THE TASK:
In the records below, find the line with "bpy.context.scene.collection.objects.link(rigid_bodies[body])" and the line with "obj.matrix_parent_inverse = Matrix.Identity(4)"; return exactly those lines and every line between them.

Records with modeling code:
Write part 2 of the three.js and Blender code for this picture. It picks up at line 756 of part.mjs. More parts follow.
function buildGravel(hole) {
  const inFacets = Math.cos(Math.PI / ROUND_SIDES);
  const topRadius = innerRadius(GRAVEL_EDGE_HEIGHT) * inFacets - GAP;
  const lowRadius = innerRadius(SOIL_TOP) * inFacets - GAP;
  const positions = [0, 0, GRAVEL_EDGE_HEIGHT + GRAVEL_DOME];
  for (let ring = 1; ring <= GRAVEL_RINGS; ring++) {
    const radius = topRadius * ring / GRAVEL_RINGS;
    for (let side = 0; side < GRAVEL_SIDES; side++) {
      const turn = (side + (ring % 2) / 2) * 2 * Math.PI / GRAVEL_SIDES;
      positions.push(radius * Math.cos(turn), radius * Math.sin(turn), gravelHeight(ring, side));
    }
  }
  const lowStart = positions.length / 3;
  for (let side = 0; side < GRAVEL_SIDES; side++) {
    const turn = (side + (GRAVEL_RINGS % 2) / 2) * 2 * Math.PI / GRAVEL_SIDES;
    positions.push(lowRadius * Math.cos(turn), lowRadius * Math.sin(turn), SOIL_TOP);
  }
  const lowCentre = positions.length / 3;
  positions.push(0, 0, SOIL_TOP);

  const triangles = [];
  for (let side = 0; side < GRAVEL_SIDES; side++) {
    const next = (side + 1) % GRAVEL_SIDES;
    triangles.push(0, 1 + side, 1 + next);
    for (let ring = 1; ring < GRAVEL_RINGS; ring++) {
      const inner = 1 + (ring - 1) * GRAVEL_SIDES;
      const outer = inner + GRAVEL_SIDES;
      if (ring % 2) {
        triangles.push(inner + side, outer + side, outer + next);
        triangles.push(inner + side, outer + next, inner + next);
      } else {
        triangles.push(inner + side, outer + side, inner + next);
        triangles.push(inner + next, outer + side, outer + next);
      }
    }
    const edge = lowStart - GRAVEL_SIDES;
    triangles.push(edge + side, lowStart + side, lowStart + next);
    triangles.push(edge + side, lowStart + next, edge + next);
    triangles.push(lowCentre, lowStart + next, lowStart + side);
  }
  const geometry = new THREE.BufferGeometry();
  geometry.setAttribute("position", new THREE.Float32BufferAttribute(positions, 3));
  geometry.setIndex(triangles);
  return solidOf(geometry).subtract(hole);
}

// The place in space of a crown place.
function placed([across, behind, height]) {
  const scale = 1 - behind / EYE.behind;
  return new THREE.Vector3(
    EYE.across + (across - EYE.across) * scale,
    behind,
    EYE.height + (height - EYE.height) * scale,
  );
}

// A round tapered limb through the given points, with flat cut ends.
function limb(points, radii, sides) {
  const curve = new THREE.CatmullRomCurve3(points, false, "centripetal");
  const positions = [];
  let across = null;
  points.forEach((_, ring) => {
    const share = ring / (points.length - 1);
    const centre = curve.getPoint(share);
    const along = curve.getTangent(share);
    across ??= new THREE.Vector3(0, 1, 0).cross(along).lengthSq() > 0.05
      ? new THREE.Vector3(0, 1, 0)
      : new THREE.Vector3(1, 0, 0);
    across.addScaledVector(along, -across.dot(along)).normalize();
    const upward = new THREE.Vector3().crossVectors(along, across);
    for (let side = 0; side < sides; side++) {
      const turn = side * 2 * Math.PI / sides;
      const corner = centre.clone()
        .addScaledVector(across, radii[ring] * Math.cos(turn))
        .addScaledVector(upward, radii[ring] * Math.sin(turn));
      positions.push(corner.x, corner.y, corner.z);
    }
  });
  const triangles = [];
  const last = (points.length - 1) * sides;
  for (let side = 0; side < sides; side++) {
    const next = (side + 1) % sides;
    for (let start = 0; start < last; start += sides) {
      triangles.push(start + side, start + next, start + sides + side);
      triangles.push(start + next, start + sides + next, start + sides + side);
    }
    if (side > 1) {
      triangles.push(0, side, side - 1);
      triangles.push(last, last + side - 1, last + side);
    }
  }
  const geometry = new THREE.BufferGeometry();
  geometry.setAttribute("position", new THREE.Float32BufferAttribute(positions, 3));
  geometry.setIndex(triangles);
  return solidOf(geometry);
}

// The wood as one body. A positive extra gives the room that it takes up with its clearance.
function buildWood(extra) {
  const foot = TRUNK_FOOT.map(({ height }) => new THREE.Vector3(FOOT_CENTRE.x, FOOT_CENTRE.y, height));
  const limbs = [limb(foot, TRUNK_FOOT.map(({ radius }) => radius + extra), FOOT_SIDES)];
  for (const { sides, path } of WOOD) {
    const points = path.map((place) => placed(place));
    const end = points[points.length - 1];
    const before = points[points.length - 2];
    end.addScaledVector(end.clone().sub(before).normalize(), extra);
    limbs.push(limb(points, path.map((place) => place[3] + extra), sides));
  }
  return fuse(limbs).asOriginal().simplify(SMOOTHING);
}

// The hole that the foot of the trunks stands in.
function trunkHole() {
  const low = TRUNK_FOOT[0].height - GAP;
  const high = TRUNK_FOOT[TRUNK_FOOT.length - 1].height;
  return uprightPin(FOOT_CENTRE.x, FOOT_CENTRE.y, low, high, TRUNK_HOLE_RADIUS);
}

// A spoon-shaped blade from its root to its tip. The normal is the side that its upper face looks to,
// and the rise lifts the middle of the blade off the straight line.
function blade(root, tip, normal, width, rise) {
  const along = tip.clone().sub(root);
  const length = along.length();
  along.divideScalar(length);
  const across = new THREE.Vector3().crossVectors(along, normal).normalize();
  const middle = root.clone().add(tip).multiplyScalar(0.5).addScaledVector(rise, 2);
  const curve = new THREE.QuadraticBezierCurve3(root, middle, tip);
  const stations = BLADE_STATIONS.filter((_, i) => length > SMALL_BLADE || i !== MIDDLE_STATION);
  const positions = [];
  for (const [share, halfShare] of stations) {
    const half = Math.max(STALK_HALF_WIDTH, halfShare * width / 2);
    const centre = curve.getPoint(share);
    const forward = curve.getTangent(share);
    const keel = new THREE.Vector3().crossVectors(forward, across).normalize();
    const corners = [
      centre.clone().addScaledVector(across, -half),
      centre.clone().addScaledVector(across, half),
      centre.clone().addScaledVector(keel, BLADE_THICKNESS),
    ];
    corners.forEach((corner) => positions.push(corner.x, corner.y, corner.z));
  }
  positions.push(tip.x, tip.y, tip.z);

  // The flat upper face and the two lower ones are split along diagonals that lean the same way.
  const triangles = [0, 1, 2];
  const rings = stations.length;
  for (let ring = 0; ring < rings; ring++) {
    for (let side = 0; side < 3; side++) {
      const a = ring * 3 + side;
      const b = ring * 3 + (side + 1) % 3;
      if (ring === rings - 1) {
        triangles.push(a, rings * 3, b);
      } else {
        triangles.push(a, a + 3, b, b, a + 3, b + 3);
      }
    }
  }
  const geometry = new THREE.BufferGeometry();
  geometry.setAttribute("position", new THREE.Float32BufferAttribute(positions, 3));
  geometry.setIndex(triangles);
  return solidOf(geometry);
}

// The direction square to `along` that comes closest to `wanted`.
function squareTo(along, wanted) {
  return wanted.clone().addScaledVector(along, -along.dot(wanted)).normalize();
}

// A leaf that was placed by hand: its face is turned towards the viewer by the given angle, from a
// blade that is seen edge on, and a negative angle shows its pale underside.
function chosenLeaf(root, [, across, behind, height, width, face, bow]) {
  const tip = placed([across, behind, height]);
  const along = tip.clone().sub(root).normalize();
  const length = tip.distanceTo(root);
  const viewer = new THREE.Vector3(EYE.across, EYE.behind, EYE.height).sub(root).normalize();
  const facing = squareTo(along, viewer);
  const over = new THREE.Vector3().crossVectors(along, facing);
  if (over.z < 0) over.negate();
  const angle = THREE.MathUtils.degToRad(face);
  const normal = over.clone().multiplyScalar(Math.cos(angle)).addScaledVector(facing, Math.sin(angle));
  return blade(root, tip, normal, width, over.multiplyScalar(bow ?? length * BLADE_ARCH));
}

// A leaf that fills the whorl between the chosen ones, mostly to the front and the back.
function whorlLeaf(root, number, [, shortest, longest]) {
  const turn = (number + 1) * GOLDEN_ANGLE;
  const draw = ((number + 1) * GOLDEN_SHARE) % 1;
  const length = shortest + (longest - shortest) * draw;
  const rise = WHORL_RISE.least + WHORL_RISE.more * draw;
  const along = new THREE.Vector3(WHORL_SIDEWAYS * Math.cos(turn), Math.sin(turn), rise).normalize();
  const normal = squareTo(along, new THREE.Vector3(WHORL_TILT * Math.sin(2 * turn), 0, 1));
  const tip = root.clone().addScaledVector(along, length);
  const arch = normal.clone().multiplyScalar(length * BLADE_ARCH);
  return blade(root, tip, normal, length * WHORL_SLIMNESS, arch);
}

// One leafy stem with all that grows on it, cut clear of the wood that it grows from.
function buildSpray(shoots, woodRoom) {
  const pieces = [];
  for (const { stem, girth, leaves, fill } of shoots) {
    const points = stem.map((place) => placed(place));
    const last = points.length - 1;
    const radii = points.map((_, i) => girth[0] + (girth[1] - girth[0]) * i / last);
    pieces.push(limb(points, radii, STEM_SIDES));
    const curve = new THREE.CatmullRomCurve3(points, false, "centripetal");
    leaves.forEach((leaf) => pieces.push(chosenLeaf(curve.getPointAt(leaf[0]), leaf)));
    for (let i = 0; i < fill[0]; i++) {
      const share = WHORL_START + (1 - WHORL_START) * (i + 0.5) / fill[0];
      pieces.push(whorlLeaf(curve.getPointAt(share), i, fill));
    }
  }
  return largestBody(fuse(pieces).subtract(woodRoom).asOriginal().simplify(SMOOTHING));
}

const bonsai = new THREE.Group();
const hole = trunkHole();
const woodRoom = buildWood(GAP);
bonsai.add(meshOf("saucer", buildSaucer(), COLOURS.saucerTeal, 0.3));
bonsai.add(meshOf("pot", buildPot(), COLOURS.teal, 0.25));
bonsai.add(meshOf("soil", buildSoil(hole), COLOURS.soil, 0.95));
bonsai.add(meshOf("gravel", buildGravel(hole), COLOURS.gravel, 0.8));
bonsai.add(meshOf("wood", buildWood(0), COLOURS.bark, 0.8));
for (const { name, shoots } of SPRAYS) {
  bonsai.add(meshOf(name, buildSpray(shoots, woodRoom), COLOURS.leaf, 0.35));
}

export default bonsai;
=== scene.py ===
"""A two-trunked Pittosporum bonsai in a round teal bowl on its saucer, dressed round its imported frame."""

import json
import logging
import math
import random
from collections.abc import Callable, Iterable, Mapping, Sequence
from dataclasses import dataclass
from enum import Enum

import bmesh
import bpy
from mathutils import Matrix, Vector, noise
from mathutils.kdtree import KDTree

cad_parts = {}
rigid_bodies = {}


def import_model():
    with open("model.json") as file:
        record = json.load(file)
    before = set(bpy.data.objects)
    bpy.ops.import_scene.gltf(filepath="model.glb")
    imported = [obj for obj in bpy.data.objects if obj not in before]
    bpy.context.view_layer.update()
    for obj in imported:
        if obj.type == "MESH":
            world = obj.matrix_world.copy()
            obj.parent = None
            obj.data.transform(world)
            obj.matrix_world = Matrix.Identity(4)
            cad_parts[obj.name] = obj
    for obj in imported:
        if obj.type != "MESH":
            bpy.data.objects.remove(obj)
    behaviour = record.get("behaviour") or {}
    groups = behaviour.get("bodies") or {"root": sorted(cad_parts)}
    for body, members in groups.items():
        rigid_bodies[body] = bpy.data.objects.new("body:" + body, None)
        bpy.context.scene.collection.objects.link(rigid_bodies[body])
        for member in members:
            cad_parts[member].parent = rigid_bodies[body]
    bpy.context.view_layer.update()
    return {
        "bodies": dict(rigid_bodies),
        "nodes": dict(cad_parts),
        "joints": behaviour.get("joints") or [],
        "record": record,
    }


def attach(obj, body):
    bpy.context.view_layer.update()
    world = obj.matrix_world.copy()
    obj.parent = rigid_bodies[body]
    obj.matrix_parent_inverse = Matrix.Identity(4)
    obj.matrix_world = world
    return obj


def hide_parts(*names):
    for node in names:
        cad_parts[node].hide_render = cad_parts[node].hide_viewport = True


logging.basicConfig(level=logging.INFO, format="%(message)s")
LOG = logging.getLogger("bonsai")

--

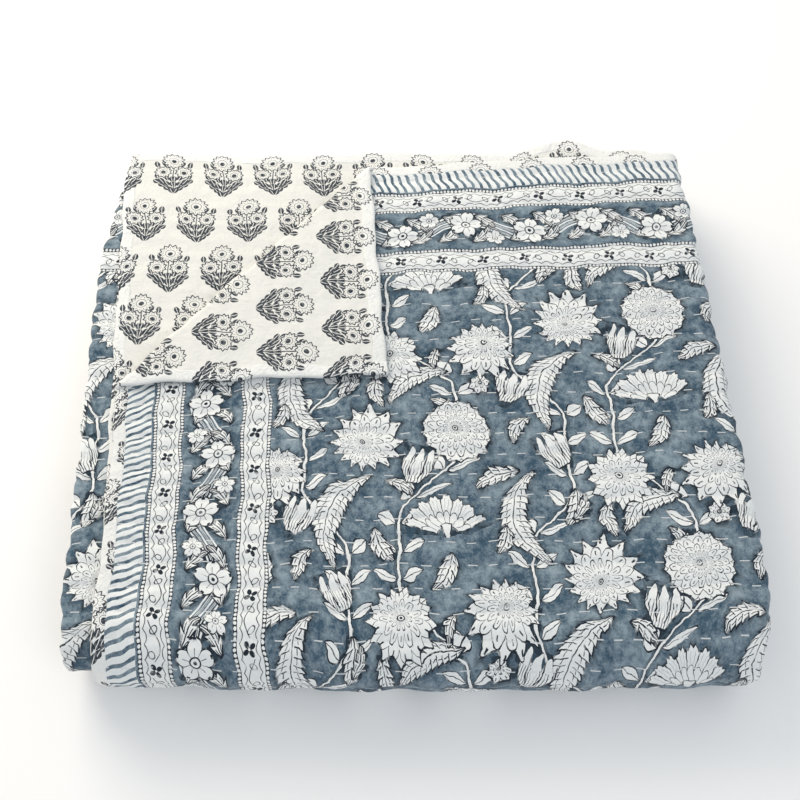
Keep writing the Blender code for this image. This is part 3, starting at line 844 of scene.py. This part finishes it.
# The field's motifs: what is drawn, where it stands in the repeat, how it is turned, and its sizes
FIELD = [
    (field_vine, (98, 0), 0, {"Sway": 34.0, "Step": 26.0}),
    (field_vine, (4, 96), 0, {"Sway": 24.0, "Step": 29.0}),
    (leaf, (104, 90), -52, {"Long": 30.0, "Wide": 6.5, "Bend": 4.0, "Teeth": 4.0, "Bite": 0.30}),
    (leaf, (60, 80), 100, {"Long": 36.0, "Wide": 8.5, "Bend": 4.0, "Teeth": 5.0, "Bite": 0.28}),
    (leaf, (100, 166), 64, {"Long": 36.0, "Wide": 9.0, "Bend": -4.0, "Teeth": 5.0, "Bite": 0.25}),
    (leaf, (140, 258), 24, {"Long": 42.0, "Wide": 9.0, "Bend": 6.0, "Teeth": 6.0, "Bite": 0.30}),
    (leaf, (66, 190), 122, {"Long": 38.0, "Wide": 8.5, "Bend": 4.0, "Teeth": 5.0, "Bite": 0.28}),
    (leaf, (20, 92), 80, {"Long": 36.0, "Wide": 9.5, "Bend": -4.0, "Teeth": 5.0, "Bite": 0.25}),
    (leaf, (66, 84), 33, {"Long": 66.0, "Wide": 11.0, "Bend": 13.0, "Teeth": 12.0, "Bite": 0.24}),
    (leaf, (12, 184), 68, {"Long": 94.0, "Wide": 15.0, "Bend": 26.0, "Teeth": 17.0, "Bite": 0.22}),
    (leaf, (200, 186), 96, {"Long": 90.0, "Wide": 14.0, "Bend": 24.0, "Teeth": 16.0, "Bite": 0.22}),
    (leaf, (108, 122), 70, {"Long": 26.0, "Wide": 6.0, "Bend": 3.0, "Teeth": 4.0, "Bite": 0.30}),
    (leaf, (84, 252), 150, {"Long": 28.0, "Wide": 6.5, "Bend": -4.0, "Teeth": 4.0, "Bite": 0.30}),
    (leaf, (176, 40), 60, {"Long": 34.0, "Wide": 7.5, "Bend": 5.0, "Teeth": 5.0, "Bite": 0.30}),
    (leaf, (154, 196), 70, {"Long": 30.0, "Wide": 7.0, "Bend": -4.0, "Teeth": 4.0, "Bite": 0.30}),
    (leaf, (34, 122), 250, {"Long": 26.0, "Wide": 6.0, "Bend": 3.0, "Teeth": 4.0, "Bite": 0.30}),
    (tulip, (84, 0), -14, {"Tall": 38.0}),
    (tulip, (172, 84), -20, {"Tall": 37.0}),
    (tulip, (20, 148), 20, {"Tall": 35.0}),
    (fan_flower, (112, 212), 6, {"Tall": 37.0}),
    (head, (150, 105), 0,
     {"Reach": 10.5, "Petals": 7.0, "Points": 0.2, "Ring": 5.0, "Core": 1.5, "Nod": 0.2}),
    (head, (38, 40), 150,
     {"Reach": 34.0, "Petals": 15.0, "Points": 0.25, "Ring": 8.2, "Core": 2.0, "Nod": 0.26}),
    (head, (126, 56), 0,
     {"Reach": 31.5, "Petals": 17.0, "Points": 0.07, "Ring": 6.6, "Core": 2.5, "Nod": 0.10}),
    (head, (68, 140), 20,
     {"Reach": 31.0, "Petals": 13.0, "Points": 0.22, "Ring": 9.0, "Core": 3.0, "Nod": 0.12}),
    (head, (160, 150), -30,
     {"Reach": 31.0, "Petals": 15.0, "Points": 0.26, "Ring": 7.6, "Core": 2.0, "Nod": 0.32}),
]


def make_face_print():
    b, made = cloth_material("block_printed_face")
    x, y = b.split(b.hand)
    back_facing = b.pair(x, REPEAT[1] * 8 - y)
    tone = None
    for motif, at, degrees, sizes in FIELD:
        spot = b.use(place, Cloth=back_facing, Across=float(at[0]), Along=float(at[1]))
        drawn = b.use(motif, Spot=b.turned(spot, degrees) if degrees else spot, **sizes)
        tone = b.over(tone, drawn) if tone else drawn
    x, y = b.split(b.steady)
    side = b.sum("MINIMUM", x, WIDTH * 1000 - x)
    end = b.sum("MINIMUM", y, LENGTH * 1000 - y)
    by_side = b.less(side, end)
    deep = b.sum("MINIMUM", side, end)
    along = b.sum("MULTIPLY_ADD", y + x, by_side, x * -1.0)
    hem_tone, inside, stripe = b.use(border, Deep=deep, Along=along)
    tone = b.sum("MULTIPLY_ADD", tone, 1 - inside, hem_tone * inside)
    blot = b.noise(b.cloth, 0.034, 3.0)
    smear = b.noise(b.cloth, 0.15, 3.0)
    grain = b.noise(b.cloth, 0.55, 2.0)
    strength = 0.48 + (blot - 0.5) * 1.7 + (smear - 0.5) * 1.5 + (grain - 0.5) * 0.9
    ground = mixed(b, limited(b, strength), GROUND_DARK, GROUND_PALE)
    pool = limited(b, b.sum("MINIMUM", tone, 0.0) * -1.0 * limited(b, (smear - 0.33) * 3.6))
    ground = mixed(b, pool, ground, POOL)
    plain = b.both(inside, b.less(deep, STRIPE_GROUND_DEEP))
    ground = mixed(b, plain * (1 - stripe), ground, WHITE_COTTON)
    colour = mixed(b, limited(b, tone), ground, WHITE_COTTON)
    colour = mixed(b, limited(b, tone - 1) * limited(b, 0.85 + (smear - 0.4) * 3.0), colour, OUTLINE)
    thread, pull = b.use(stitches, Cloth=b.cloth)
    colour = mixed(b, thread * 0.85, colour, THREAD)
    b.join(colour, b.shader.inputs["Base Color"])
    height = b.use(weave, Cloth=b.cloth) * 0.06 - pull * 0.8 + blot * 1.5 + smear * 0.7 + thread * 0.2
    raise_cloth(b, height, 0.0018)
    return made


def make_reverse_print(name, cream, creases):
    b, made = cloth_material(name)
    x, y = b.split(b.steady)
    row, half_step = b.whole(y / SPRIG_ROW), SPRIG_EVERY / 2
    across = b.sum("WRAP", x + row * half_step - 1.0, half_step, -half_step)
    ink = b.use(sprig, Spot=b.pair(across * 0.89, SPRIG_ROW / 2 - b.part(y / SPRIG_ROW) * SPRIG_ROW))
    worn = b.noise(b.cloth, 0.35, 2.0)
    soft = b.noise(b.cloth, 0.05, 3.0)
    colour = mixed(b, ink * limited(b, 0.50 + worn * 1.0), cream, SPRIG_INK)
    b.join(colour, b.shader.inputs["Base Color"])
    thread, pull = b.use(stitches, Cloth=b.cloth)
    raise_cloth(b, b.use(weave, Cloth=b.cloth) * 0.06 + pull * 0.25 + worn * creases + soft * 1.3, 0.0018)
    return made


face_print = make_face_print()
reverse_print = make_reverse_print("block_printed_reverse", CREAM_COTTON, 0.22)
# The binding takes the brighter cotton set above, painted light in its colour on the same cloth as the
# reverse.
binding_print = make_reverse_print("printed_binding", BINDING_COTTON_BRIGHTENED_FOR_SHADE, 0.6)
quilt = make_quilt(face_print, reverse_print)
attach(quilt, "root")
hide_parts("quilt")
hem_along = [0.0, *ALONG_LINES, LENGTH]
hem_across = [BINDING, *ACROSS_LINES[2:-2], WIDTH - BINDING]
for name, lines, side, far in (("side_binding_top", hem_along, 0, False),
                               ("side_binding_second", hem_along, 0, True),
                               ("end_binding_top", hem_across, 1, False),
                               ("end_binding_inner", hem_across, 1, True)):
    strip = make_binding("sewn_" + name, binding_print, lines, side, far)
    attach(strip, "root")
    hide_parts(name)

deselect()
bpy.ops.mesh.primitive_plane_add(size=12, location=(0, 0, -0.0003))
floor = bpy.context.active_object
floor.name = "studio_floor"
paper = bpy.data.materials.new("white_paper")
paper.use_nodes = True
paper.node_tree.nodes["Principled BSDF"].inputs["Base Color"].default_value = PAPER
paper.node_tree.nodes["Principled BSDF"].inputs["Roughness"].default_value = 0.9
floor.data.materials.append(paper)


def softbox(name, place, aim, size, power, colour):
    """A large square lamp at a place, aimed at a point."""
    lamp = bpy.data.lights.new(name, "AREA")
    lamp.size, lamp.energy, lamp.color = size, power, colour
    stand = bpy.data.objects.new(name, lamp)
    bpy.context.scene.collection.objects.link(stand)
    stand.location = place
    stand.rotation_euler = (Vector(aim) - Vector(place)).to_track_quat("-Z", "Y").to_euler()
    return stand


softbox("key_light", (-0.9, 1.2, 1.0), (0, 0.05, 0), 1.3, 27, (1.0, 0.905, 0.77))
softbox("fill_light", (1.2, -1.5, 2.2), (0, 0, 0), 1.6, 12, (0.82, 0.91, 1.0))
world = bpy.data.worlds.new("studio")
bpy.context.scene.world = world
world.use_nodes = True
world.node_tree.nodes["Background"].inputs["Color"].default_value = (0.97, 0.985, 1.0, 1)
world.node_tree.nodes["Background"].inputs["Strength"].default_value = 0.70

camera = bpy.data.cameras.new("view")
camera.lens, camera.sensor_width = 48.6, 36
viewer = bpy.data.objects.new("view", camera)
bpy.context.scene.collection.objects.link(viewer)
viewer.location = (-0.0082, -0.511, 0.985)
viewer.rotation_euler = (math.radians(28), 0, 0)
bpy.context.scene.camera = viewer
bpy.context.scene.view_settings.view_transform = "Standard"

ANSWER IN FULL:
        bpy.context.scene.collection.objects.link(rigid_bodies[body])
        for member in members:
            cad_parts[member].parent = rigid_bodies[body]
    bpy.context.view_layer.update()
    return {
        "bodies": dict(rigid_bodies),
        "nodes": dict(cad_parts),
        "joints": behaviour.get("joints") or [],
        "record": record,
    }


def attach(obj, body):
    bpy.context.view_layer.update()
    world = obj.matrix_world.copy()
    obj.parent = rigid_bodies[body]
    obj.matrix_parent_inverse = Matrix.Identity(4)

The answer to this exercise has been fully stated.